Object modeling scripts:

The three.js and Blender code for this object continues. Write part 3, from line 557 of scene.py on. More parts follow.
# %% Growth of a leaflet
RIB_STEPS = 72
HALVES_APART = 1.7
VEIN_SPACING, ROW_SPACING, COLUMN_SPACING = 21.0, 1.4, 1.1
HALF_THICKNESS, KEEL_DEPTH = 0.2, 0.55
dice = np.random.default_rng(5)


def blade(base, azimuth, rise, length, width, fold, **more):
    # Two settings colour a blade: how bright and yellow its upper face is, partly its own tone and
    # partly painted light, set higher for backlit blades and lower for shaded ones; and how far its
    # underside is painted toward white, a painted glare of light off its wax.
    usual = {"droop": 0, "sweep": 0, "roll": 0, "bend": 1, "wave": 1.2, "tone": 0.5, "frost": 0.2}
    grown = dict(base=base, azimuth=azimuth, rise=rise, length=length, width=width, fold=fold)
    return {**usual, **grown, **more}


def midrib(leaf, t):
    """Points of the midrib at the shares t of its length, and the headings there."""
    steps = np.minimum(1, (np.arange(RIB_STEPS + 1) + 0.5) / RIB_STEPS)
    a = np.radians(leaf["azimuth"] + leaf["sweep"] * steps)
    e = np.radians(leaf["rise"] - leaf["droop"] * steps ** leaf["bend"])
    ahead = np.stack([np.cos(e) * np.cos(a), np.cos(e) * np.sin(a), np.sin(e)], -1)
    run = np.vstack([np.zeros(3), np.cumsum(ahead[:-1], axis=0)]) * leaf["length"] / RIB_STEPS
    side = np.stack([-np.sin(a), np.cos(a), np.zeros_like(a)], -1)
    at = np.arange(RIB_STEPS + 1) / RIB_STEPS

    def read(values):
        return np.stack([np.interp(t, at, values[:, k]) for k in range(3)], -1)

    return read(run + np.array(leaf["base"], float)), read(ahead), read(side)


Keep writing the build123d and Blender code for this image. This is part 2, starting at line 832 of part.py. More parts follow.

WHAT YOU WILL DO >> Quote the material exactly, leaving nothing out.

WORKED ANSWER >>
The three.js and Blender code for this object continues. Write part 3, from line 557 of scene.py on. More parts follow.
# %% Growth of a leaflet
RIB_STEPS = 72
HALVES_APART = 1.7
VEIN_SPACING, ROW_SPACING, COLUMN_SPACING = 21.0, 1.4, 1.1
HALF_THICKNESS, KEEL_DEPTH = 0.2, 0.55
dice = np.random.default_rng(5)


def blade(base, azimuth, rise, length, width, fold, **more):
    # Two settings colour a blade: how bright and yellow its upper face is, partly its own tone and
    # partly painted light, set higher for backlit blades and lower for shaded ones; and how far its
    # underside is painted toward white, a painted glare of light off its wax.
    usual = {"droop": 0, "sweep": 0, "roll": 0, "bend": 1, "wave": 1.2, "tone": 0.5, "frost": 0.2}
    grown = dict(base=base, azimuth=azimuth, rise=rise, length=length, width=width, fold=fold)
    return {**usual, **grown, **more}


def midrib(leaf, t):
    """Points of the midrib at the shares t of its length, and the headings there."""
    steps = np.minimum(1, (np.arange(RIB_STEPS + 1) + 0.5) / RIB_STEPS)
    a = np.radians(leaf["azimuth"] + leaf["sweep"] * steps)
    e = np.radians(leaf["rise"] - leaf["droop"] * steps ** leaf["bend"])
    ahead = np.stack([np.cos(e) * np.cos(a), np.cos(e) * np.sin(a), np.sin(e)], -1)
    run = np.vstack([np.zeros(3), np.cumsum(ahead[:-1], axis=0)]) * leaf["length"] / RIB_STEPS
    side = np.stack([-np.sin(a), np.cos(a), np.zeros_like(a)], -1)
    at = np.arange(RIB_STEPS + 1) / RIB_STEPS

    def read(values):
        return np.stack([np.interp(t, at, values[:, k]) for k in range(3)], -1)

    return read(run + np.array(leaf["base"], float)), read(ahead), read(side)


Keep writing the build123d and Blender code for this image. This is part 2, starting at line 832 of part.py. More parts follow.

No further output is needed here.